Vibration-Based Damage Assessment in Truss Structures Using Local Frequency Change Ratio Indicator Combined with Metaheuristic Optimization Algorithms

Abstract

Structural damage assessment is of a crucial importance issue in civil, mechanical and aerospace engineering. In this study, an approach based on Local Frequency Change Ratio (LFCR) as a damage indicator and optimization techniques as a tool of damage identification is proposed. Firstly, simple and multiple damage locations are detected using the concept of LFCR. Secondly, to determine the extent of the damage accurately, an optimization problem is investigated using an objective function based on the LFCR indicator. Five recent optimization algorithms are presented, namely, Prairie Dogs Optimization (PDO), Tasmanian Devil Optimization (TDO), Artificial Ecosystem-based Optimization (AEO), Student Psychology Based Optimization (SPBO) and Flow Direction Algorithm (FDA).

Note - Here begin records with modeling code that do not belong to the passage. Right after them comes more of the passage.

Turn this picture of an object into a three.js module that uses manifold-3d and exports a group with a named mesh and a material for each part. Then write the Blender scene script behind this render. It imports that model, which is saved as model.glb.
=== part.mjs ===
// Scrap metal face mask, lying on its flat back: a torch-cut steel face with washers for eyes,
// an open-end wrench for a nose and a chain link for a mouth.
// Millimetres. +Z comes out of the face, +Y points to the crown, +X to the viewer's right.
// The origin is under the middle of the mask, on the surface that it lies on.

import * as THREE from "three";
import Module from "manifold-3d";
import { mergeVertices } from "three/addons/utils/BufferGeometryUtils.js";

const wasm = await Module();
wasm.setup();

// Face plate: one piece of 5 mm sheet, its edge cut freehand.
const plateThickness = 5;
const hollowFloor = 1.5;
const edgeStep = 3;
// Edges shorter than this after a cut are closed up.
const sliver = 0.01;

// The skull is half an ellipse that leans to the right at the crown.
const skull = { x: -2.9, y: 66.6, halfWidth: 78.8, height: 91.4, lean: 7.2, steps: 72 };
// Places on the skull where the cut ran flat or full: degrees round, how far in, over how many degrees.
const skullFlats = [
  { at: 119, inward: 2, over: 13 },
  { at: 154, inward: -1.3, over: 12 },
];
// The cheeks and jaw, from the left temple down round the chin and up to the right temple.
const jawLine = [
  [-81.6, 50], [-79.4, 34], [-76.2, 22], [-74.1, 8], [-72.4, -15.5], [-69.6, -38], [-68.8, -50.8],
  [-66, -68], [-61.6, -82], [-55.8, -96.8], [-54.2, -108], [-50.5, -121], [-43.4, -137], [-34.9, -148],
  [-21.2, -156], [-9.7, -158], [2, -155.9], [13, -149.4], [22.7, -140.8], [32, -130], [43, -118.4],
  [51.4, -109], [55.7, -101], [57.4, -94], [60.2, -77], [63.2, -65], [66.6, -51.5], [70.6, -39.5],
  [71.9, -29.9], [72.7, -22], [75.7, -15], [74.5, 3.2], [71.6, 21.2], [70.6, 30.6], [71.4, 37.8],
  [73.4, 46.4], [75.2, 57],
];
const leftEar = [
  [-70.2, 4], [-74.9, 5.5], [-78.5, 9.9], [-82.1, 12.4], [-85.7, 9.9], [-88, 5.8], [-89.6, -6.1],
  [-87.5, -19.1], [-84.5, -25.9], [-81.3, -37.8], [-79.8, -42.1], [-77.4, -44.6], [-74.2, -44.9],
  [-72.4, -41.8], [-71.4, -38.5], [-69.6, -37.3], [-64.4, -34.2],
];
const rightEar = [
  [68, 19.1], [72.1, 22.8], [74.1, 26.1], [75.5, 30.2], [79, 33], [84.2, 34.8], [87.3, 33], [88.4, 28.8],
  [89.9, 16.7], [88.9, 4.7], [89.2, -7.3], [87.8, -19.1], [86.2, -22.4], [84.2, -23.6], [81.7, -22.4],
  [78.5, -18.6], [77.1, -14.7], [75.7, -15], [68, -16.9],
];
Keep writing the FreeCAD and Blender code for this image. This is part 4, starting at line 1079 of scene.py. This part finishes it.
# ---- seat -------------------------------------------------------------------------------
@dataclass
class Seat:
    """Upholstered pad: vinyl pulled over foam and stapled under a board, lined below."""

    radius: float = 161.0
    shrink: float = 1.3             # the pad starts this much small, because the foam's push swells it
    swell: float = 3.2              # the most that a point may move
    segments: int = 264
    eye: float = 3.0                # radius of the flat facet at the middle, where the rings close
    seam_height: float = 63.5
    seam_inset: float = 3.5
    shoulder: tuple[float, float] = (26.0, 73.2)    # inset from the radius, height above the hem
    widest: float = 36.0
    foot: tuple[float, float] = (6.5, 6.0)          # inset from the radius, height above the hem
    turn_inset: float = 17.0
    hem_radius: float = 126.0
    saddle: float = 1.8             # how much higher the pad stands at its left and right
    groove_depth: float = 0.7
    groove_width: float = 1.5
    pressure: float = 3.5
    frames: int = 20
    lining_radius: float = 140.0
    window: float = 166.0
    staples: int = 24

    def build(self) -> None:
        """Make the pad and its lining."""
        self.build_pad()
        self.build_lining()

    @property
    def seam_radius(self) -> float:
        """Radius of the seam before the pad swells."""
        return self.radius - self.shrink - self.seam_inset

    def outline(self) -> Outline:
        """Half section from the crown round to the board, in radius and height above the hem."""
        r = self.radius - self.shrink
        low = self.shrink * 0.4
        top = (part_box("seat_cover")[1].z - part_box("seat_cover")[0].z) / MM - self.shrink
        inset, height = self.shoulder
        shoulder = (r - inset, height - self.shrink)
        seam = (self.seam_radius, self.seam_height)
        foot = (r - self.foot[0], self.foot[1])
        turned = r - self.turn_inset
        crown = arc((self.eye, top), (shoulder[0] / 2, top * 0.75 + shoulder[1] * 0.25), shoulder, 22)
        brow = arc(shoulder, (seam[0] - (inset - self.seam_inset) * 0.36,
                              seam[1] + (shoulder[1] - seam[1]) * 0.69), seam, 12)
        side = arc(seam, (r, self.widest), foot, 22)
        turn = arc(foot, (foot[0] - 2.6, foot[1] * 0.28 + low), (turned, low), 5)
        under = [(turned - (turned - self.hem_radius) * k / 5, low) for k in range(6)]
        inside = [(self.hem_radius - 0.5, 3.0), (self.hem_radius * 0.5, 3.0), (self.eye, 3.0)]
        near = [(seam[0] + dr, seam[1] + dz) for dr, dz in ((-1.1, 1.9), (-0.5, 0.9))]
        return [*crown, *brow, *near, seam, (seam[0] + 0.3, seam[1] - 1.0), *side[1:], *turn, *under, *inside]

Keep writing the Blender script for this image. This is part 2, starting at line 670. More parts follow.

To test the performance of the proposed approach, two structures are studied, including a 20-Bar 2D Truss and a 28-Bar 3D Truss with different scenarios of damage. The numerical results show that the LFCR can detect and locate the damage precisely and the presented optimization techniques can define its severity accurately. Moreover, the convergence and the CPU time analysis are discussed, where a comparison between the algorithms reveals the supremacy of the SPBO over the other optimization techniques. In terms of convergence, the PDO algorithm provides less competitive outcomes.